Constantly point out real-life examples of disastrous choices and their long-term outcomes.  Show your wavering children the results in other's lives.  Escort them time and again, mentally, to the observation of the school of hard knocks in other people's lives.  Your children can't argue with testimonies of real-life ruin.  Such stories do wonders to shatter strong youthful fantasies and delusions.
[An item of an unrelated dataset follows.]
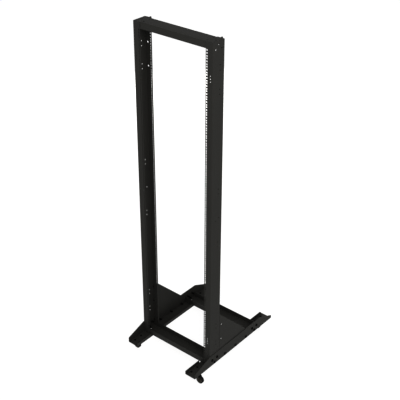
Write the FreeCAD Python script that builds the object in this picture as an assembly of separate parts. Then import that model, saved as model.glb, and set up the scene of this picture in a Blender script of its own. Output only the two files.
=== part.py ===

Raise up blockades against corrupting mental traffic.  Watch diligently over what enters the mind of your child.  Close off all avenues of mental destruction.  Since you control the finances of your child's life, refuse to fund anything that takes them away from you and God.  Shut down all rock music; take down all rock posters on the wall; restrain all media, all TV and movies; get your children away from all ungodly professors (wolves in sheep's clothing), schools and books.  (Israel's kings had to knock down the high places—and you're a king of your own realm—it is what kings do.)  Without doing this you'll find, sadly, that while you feed them honey in the living room, in the bedroom they are drinking arsenic.  Simply refuse to fund ungodliness.  Without a car or a bed, your child will find submission to your wishes in this area to be to his own self-interest.  It is either your money and your godliness, or no money.  God doesn't give you this strong card to play forever.  Use it while you can.

Gratefulness and trust: Thank God for your bed and for your mornings.  Know this, that “our light affliction [of parenting], which is but for a moment, is working for us a far more exceeding and eternal weight of glory [your own sure sonship with God] (2 Corinthians 4:17).